Si les interventions chinoises sont très largement le résultat des dialogues entre Washington et Pékin, il ne faut cependant pas minimiser la très forte volonté de Séoul. On a dit que le nouveau Président allait prendre ses distances vis-à-vis des Etats Unis, en particulier sur le plan militaire. Les faits ont prouvé que, au contraire, la Corée du Sud a accepté le déploiement de missiles anti-missiles US sur son territoire. Elle développe même des moyens de frappe préemptive spécifiquement étudiées pour éventuellement détruire les installations fortifiées d’artillerie du Nord. Mais le Président Moon veut aussi demeurer un acteur majeur de la gestion politique de l’avenir de la péninsule. Tout d’abord, parce sa volonté d’éclairer et de pacifier l’avenir est indéniable. L’unification n’est plus un but incontournable, trop de temps a passé et la Chine s’y oppose. Par contre, la conclusion d’un vrai traité de paix permettrait aux deux parties de sortir d’une posture militaire couteuse et étouffante. Mais Moon veut aussi rester -ou revenir- au premier plan dans la gestion d’un bras de fer qui concerne au premier chef son pays, sans laisser Pékin et surtout Washington décider à sa place. Même si, quoique l’on pense du personnage, il n’est pas possible de ne pas reconnaître que celui qui a fait bouger les lignes est bien Trump.

Mike Pompéo, alors encore tête de la CIA, a pu se rendre secrètement en Corée du Nord, avant sa nomination à la tête de la diplomatie américaine. De cette rencontre à celle ayant eu lieu entre Kim Jong-un et Xi Jinpiing, quelle a été la plus importante dans la voie du rapprochement ?

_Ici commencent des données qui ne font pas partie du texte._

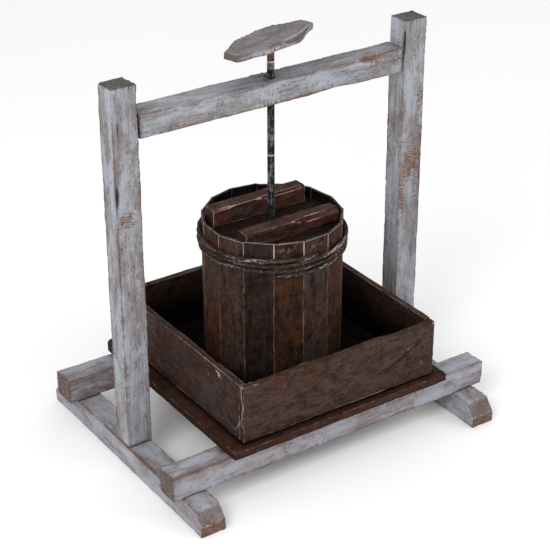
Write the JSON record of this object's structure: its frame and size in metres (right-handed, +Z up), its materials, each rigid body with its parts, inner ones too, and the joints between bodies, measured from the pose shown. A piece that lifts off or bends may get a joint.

La rencontre entre Pompeo et les dirigeants nord-coréens n’a finalement été un secret que pendant quelques heures. Par contre, ses vrais résultats sont restés tout à fait secrets. Il semble qu’il s’agit d’une mission « de sherpa ». Une personne ayant toute la confiance de son patron, Donald Trump dans le cas présent, se rend auprès d’un futur interlocuteur pour préparer la rencontre et définir les points sur lesquels un accord est possible. Etant donné le niveau de l’envoyé du POTUS, il est probable que celui-ci était accompagné d’autres personnes chargées de préparer les détails pratiques de la rencontre, qui auront aussi une grande importance.

Il ne faut pas oublier que Kim joue, dans cette affaire, sa légitimité auprès de son propre peuple et donc son maintien au pouvoir.

La rencontre avec Xi Jinping relève, probablement, d’un tout autre registre. Elle apparaît en effet bien davantage comme une convocation du trublion nord-coréen par le grand frère chinois. Celui-ci voulait expliquer clairement quelles étaient les nouvelles règles du jeu et fixer les limites des concessions, accords et désaccords que pouvait négocier Kim tant avec Moon qu’avec Trump.

Comment anticiper la future rencontre entre Donald Trump et Kim Jong-un ? Quelles sont les chances de succès de la « dénucléarisation » évoquée ? Quelle solution peut paraître aujourd’hui comme la plus vraisemblable au regard des rapports de force actuels ?

La rencontre entre deux personnages aussi peu conformes aux canons imposés par les tenants d’une gestion policée des relations internationales devrait apporter, au moins au niveau des images, son lot de surprises. On se souviendra de l’étonnante proximité de Madeleine Albright et de Kim Jong il lors de la visite de la Secrétaire d’Etat à Pyongyang.

Il est toutefois peu probable que la rencontre soit suivie de l’annonce d’une dénucléarisation à court terme. Encore une fois, il ne faut pas oublier que les actes publics de Kim Jong Un, comme ceux de ses prédécesseurs, sont avant tout destinés à lui assurer, vis-à-vis de sa propre population, la légitimité indispensable à son maintien au pouvoir. L’annonce, ou plutôt la confirmation d’une annonce déjà plus ou moins faite, sur un moratoire et un arrêt des expérimentations nucléaires et balistiques permettrait aux deux interlocuteurs une sortie « par le haut ». Les essais ne sont d’ailleurs plus vraiment nécessaires, les derniers ayant donné, au moins aux yeux du grand public, la crédibilité nécessaire aux armes de Pyongyang. On pourrait ainsi éviter de parler de démantèlement d’éventuels existants. Les Etats Unis pourraient même offrir une aide en matière de lancement spatiaux. Il est tout aussi probable que, si les termes du moratoire sont satisfaisants, Trump y ajoute une aide économique et une demande de levée des sanctions décidées au niveau de l’ONU. Ceci dans le cas le plus favorable. Car, étant donné le tour très personnel que prendra sans doute cette rencontre, un échec, éventuellement même un échec brutal, reste toujours possible.